Recently, proposals have been unveiled on Capitol Hill that would eliminate Medicare’s sustainable growth rate (SGR) formula. On February 6, Reps. Allyson Schwartz (D-PA) and Joe Heck, DO (R-NV) reintroduced H.R. 574, the Medicare Physician Payment Innovation Act, which permanently repeals the SGR, provides positive updates for four years, and tests a variety of new payment models to provide options for physicians across medical specialties, practice types, and communities.  The legislation also includes higher annual payment updates for primary care physicians during this four-year period of stability.  In later years, higher payments will be provided to physicians who achieve gains in quality, effectiveness, and cost, while those who choose to retain the current fee-for-service payment models will experience pay cuts.   There is an exemption process to avoid negative updates for physicians who are unable to make a transition to new models. 

The Republican leadership of the House Ways and Means Committee and Energy and Commerce Committee also unveiled an outline of an SGR repeal proposal.  That framework would eliminate the SGR and provide a period of stable payment rates. It would also base fee schedule updates on physician performance as measured by physician-endorsed quality measures. 
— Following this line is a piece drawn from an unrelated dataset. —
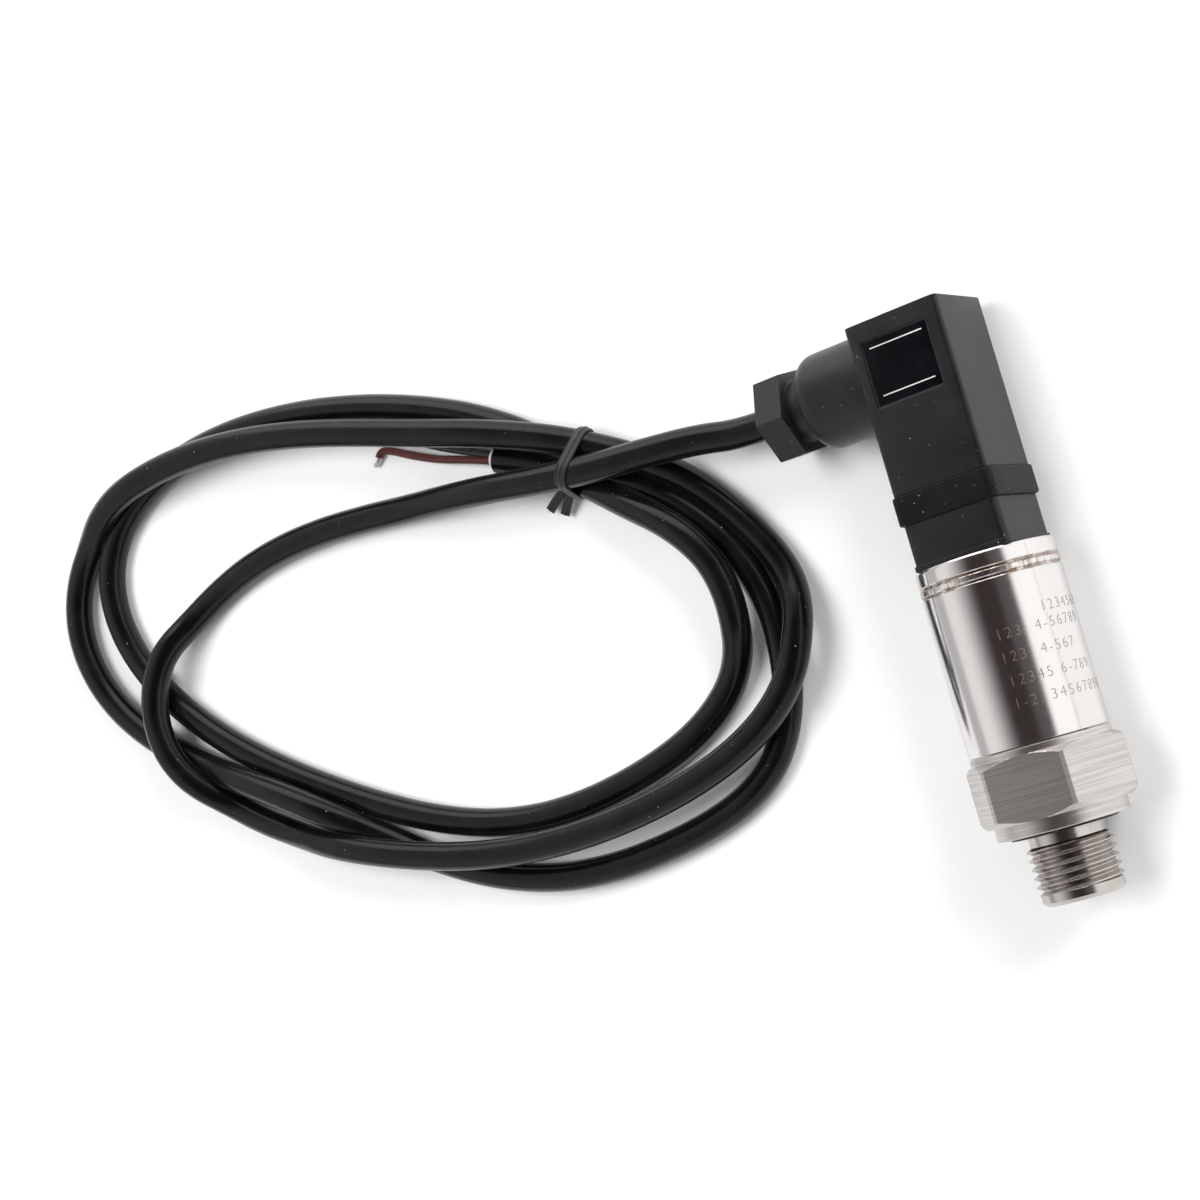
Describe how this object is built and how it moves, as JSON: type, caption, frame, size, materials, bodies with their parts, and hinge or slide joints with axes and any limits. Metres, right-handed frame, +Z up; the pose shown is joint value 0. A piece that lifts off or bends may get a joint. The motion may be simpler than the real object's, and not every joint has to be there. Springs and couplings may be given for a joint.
{
  "type": "pressure transmitter",
  "caption": "Steel pressure transmitter with hexagon and threaded port, square right-angle cable plug, and a tied coil of black cable with bare core ends.",
  "frame": {"origin": "on the surface it lies on, under the middle of the transmitter without its cable", "axes": "+Y along the transmitter from its threaded port to its plug, +X away from the cable gland, +Z up from the surface it lies on"},
  "size_m": [0.1937, 0.1198, 0.0221],
  "materials": {
    "steel_port": "turned and milled stainless steel",
    "steel_tube": "polished stainless steel tube",
    "cell_steel": "plain stainless steel",
    "seal_rubber": "matt black sealing rubber",
    "board": "green board laminate",
    "contact_metal": "plain brass",
    "wire_red": "red core insulation",
    "wire_black": "black core insulation",
    "base_plastic": "glass-filled black plastic",
    "plug_plastic": "satin black plastic",
    "cable_jacket": "semi-gloss black cable jacket",
    "tie_plastic": "ribbed black twist tie"
  },
  "bodies": {
    "transmitter": {"pressure_port": "steel_port", "port_seal": "seal_rubber", "sensor_cell": "cell_steel", "cell_ring": "cell_steel", "cell_seal": "seal_rubber", "housing_tube": "steel_tube", "cell_pins": "contact_metal", "circuit_board": "board", "board_parts": "board", "lead_wires": "wire_red", "connector_base": "base_plastic", "base_pin_1": "contact_metal", "plug_contact_1": "contact_metal", "base_pin_2": "contact_metal", "plug_contact_2": "contact_metal", "base_pin_3": "contact_metal", "plug_contact_3": "contact_metal", "base_pin_earth": "contact_metal", "plug_contact_earth": "contact_metal", "screw_insert": "contact_metal", "clamp_screws": "cell_steel", "profile_gasket": "seal_rubber", "plug_housing": "plug_plastic", "terminal_block": "plug_plastic", "gland_bush": "seal_rubber", "cable_end": "cable_jacket", "cable_tie": "tie_plastic", "cable_lead": "cable_jacket", "cable_tail": "cable_jacket", "cable_coil": "cable_jacket", "red_core": "wire_red", "black_core": "wire_black"},
    "gland_washer_body": {"gland_washer": "cell_steel"},
    "gland_nut_body": {"gland_nut": "plug_plastic"},
    "screw_washer_body": {"screw_washer": "cell_steel"},
    "fixing_screw_body": {"fixing_screw": "cell_steel"}
  },
  "joints": [
    {"name": "gland_travel", "type": "slide", "parent": "transmitter", "child": "gland_washer_body", "axis": [-0.9945, -0.0007, -0.1045], "range_m": [0, 0.002]},
    {"name": "gland_turn", "type": "hinge", "parent": "gland_washer_body", "child": "gland_nut_body", "pos_m": [-0.01943, 0.03783, 0.00774], "axis": [-0.9945, -0.0007, -0.1045], "range_deg": [0, 720.5]},
    {"name": "screw_travel", "type": "slide", "parent": "transmitter", "child": "screw_washer_body", "axis": [0, 1, -0.0066], "range_m": [0, 0.0025]},
    {"name": "screw_turn", "type": "hinge", "parent": "screw_washer_body", "child": "fixing_screw_body", "pos_m": [0.00772, 0.04575, 0.01054], "axis": [0, 1, -0.0066], "range_deg": [0, 1800.5]}
  ],
  "couplings": [
    {"joint": "gland_turn", "follows": "gland_travel", "rad_per_m": 6283.2},
    {"joint": "screw_turn", "follows": "screw_travel", "rad_per_m": 12566}
  ]
}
At an American Medical Association conference, House Energy and Commerce Committee Chair Fred Upton (R-Mich.) noted that a recent report by the Congressional Budget Office lowered its 10-year cost estimate for eliminating the SGR, from $245 billion to $138 billion. Upton said the report offers “a window of opportunity” for change, adding that it is “a very large amount but a smaller mountain to climb.”